At an institutional level, the accord must also invest in the professional development of academics, including casual staff. Our research shows this can be achieved by providing a strong conceptual understanding of what quality teaching looks like in the university classroom.
In 2019–2020, we trialled the Quality Teaching Model as a mechanism to underpin teaching professional development with 27 academics. The QT Model is an evidence-based, practical framework to help academics generate constructive feedback and develop meaningful evidence to transform teaching and learning. This approach was adapted from a model education academics James Ladwig and Jenny Gore developed for the New South Wales Department of Education for use in schools.
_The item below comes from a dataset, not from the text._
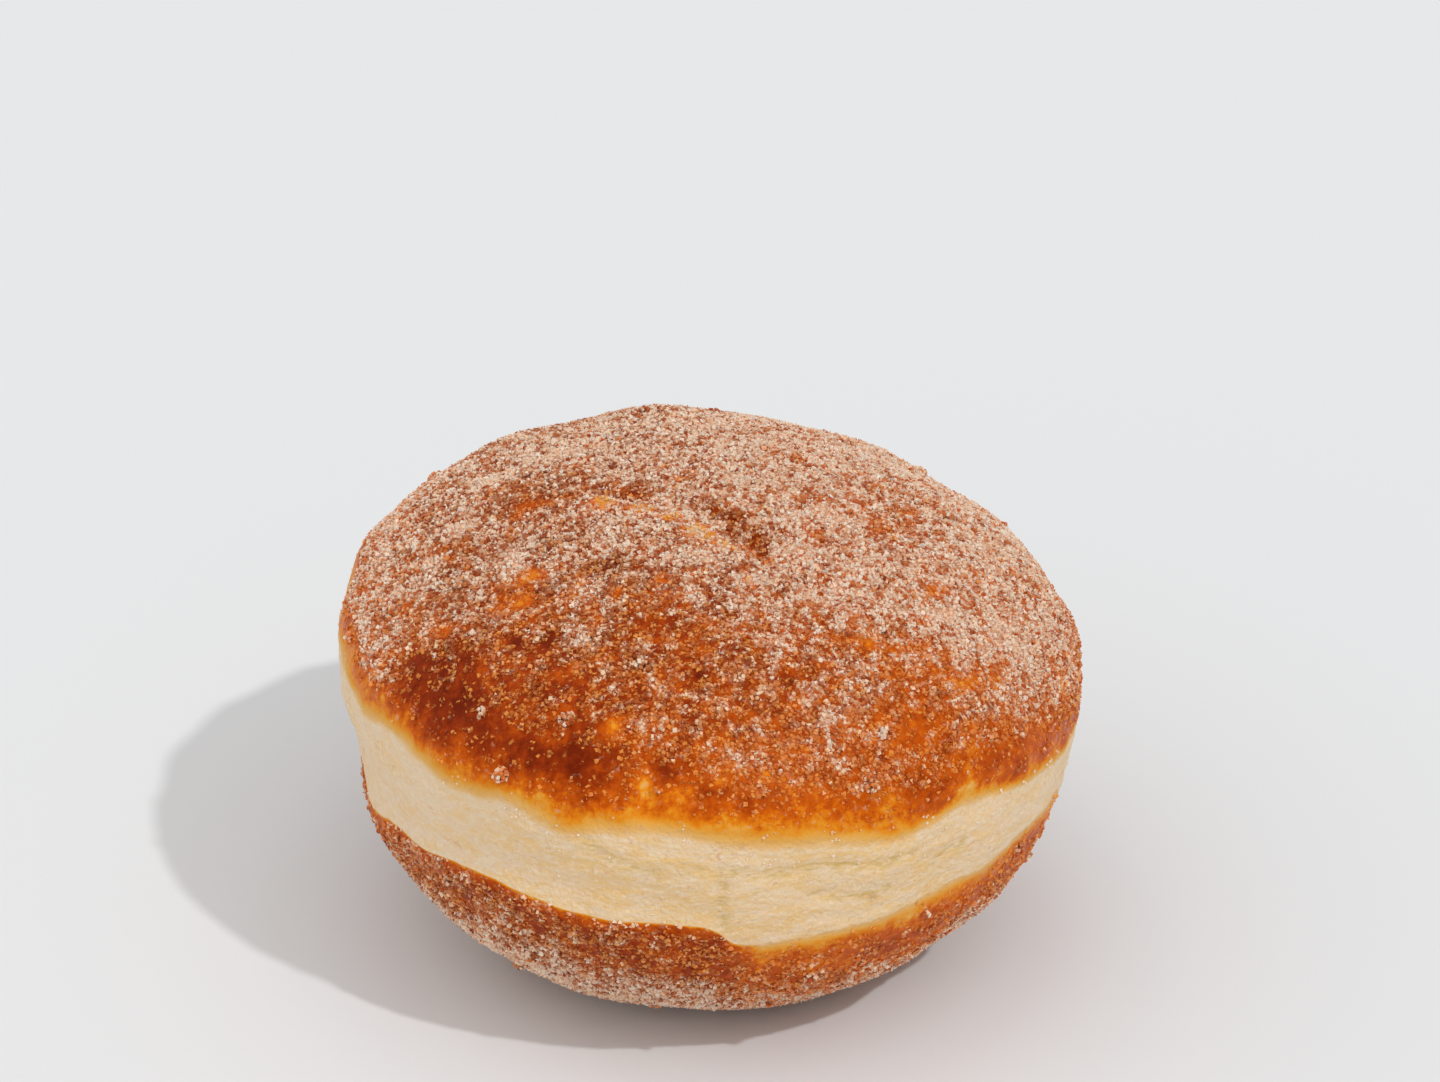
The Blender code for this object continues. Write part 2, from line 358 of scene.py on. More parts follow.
def swells(point):
    """Low swells of the fried skin: waves that cross it in evenly spread directions."""
    total = 0.0
    for turn in range(SWELL_COUNT):
        up = 1 - (turn + 0.5) / SWELL_COUNT
        out = math.sqrt(1 - up * up)
        direction = (out * math.cos(turn * GOLDEN_ANGLE), out * math.sin(turn * GOLDEN_ANGLE), up)
        length = SWELL_LENGTHS[turn % len(SWELL_LENGTHS)]
        phase = along(point, direction) * (2 * math.pi / length) + turn * SWELL_PHASE
        total = total + calculate("SINE", phase)
    return total * SWELL_SIZE


def leaning(vector):
    """A vector turned as the whole doughnut leans."""
    sources = {"Vector": vector, "Rotation": LEAN}
    return place(vector.tree, "ShaderNodeVectorRotate", sources, rotation_type="EULER_XYZ")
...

The QT Model focuses attention on three core dimensions of “good” teaching practice. These are:
- intellectual quality: developing deep understanding of important ideas
- quality learning environment: ensuring positive classrooms that boost student learning
- significance: connecting learning to students’ lives and the wider world.
We worked with academics from a range of disciplines and at different career stages across designated teaching periods. When interviewed, participants reported the QT Model helped them feel their teaching was valued. They reported it reinvigorated many aspects of academic work, including course planning, collaboration within and across disciplines, and improving students’ learning experiences.
Where to from here?
The key legislation guiding higher education in Australia mandates academics should not only have relevant disciplinary knowledge, but also skills in contemporary teaching, learning and assessment.
But supporting quality teaching has always been a struggle.
The accord is a crucial opportunity to ensure universities deliver their core function of teaching. This is possible and achievable by reinvesting in the scholarship of teaching and learning, along with meaningful professional development in teaching for all academic staff.
This will require a strong commitment from government and the university sector.
Australian academics are already stressed, face huge workloads and are part of a workforce that has been casualised and endured mass redunancies. They also have to cope with the challenges of online learning and uncertainty around what Artificial Intelligence means for teaching and learning.
University students can’t receive a quality education without quality teaching. It is high time we recognise this and do something meaningful about it.